• Source data:
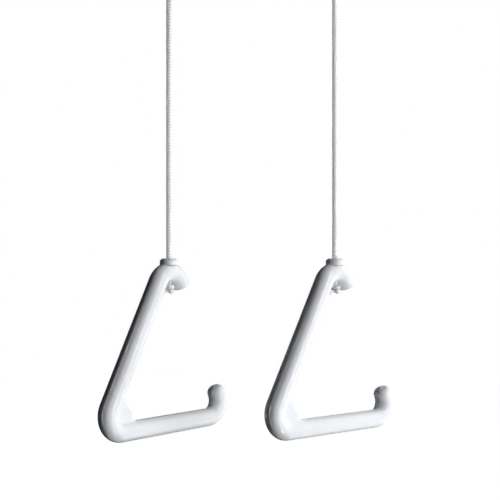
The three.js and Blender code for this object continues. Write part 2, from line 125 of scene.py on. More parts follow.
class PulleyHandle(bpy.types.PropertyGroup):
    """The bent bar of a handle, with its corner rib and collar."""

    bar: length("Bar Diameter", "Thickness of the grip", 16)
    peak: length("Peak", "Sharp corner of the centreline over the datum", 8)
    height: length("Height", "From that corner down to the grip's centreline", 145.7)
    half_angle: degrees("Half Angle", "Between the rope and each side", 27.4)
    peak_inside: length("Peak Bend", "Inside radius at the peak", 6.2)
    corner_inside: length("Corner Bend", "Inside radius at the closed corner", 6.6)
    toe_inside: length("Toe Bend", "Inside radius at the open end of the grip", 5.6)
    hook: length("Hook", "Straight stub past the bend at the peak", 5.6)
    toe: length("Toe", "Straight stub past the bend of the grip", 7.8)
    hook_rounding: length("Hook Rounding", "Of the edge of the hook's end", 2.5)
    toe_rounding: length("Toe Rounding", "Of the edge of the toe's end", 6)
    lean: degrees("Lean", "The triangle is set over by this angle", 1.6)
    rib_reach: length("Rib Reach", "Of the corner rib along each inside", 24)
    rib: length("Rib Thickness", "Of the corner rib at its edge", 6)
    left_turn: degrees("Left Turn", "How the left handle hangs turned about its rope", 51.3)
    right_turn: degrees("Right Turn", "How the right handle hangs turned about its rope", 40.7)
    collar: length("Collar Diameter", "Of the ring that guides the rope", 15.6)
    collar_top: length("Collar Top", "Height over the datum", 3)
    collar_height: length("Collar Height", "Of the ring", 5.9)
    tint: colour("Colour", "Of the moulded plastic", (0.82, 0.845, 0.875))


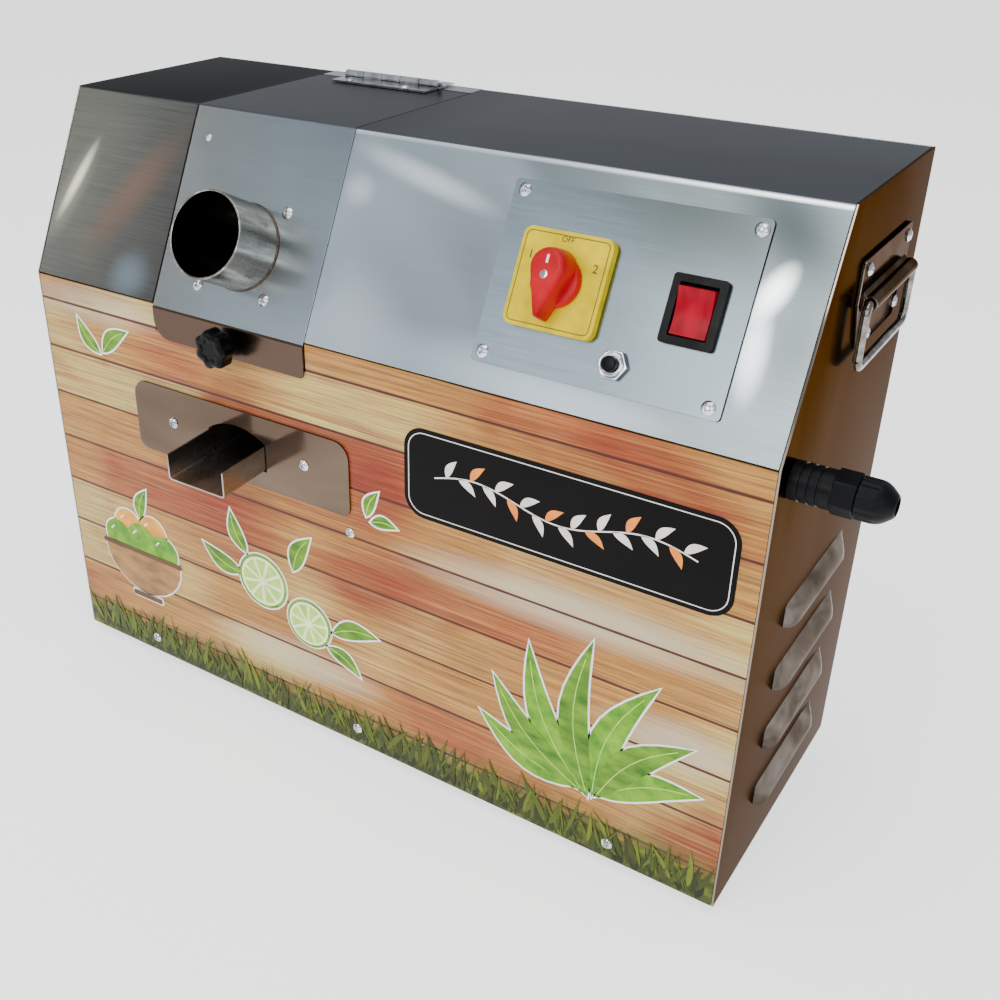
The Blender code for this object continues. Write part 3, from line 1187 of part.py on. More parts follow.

• Objective: Repeat the data precisely, reproducing every entry.

• Answer:
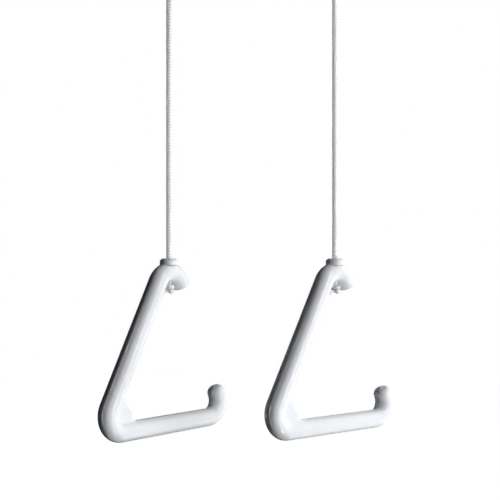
The three.js and Blender code for this object continues. Write part 2, from line 125 of scene.py on. More parts follow.
class PulleyHandle(bpy.types.PropertyGroup):
    """The bent bar of a handle, with its corner rib and collar."""

    bar: length("Bar Diameter", "Thickness of the grip", 16)
    peak: length("Peak", "Sharp corner of the centreline over the datum", 8)
    height: length("Height", "From that corner down to the grip's centreline", 145.7)
    half_angle: degrees("Half Angle", "Between the rope and each side", 27.4)
    peak_inside: length("Peak Bend", "Inside radius at the peak", 6.2)
    corner_inside: length("Corner Bend", "Inside radius at the closed corner", 6.6)
    toe_inside: length("Toe Bend", "Inside radius at the open end of the grip", 5.6)
    hook: length("Hook", "Straight stub past the bend at the peak", 5.6)
    toe: length("Toe", "Straight stub past the bend of the grip", 7.8)
    hook_rounding: length("Hook Rounding", "Of the edge of the hook's end", 2.5)
    toe_rounding: length("Toe Rounding", "Of the edge of the toe's end", 6)
    lean: degrees("Lean", "The triangle is set over by this angle", 1.6)
    rib_reach: length("Rib Reach", "Of the corner rib along each inside", 24)
    rib: length("Rib Thickness", "Of the corner rib at its edge", 6)
    left_turn: degrees("Left Turn", "How the left handle hangs turned about its rope", 51.3)
    right_turn: degrees("Right Turn", "How the right handle hangs turned about its rope", 40.7)
    collar: length("Collar Diameter", "Of the ring that guides the rope", 15.6)
    collar_top: length("Collar Top", "Height over the datum", 3)
    collar_height: length("Collar Height", "Of the ring", 5.9)
    tint: colour("Colour", "Of the moulded plastic", (0.82, 0.845, 0.875))


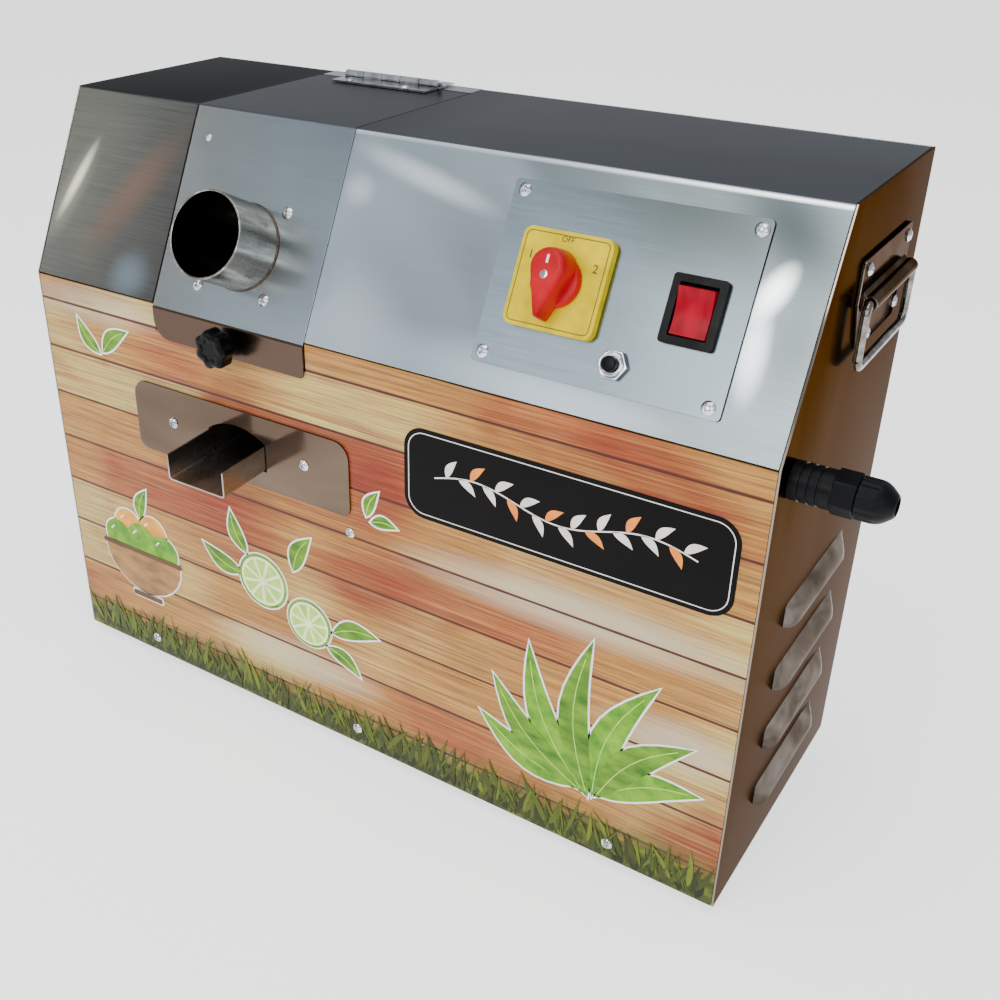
The Blender code for this object continues. Write part 3, from line 1187 of part.py on. More parts follow.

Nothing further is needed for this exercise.